LEGISLATIVE FISCAL ESTIMATE TO


ASSEMBLY COMMITTEE SUBSTITUTE FOR

ASSEMBLY, Nos. 671 and 495

 

STATE OF NEW JERSEY

 

DATED: JANUARY 23, 1997

 

      Assembly Committee Substitute for Assembly Bill Nos. 671 and 495 of 1996 establishes gross income tax advantages for employer or employee contributions to “medical savings accounts,” defined identically as medical savings accounts pursuant to the federal “Health Insurance Portability and Affordability Act of 1996,” Pub.L.104-191. The bill also authorizes the New Jersey Individual Health Coverage Program Board and the New Jersey Small Employer Health Benefits Program Board to establish a plan involving a medical savings account as one of the standard plans in each of the respective programs.

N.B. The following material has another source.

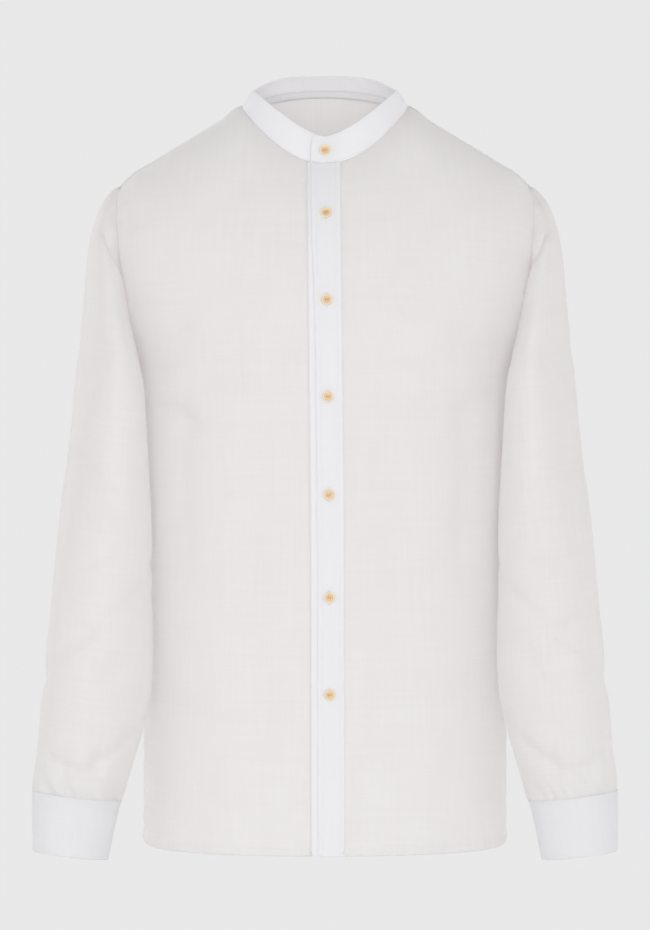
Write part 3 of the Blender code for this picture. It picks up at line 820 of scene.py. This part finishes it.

      Recently enacted 26 U.S.C. §220 allows those employees of small employers and the self employed who are covered by a “high deductible” health plan to establish medical savings accounts. Some of the contributions to these savings accounts can be excluded or deducted from the federal taxable income of the employee, up to $1,462.50 for employees with single coverage and up to $3,750 for those with family coverage in 1997. Funds withdrawn to pay eligible medical expenses remain excluded from taxation; funds withdrawn for other purposes are subject to taxation and to penalties.

      The federal program is a pilot program, limited so that the total number of employees allowed the tax advantages of medical savings accounts may not exceed 750,000. The bill provides exclusions and deductions for gross income tax purposes identical to the federal legislation. Only employees that enjoy the federal tax advantages may enjoy the New Jersey gross income tax exclusions and deductions. However, the bill also provides for the establishment of medical savings accounts that do not have the tax advantages. These non-tax advantaged plans have cost control benefits independent of their tax advantages.

      No information was provided by the Office of Management and Budget on the fiscal impact of this bill, and no data are available to the Office of Legislative Services that would allow an estimate of the gross income tax revenue losses that might result from the allowance of the exclusions and deductions provided by the bill. While it is assumed that small employers, their employees and the self-employed will act rapidly to take advantage of the federal legislation, there is no way of determining how many of the 750,000 United States income tax payers who will be allowed the federal tax incentives will be New Jersey gross income tax payers who will be allowed the gross income tax exclusions or deductions.

      However, a tentative estimate of the potential revenue loss can be made. As there seems to be no reason that New Jersey residents are in any better or worse position to take advantage of the federal incentives than the residents of any other state, assume that Jersey residents will qualify for the 750,000 federal exempt accounts in the same proportion as all other federal taxpayers. It would be expected that about 24,500 New Jersey residents would qualify for federal benefits and therefore for gross income tax benefits. If each of these taxpayers exempted the maximum amount of $3,750 in tax year 1997, then the revenue impact from enactment of the bill effective for that calendar year might be a gross income tax loss of as much as $3 million, which would be distributed between State fiscal years 1997 and 1998.

      This legislative fiscal estimate has been produced by the Office of Legislative Services due to the failure of the Executive Branch to respond to our request for a fiscal note.

 

This fiscal estimate has been prepared pursuant to P.L.1980, c.67.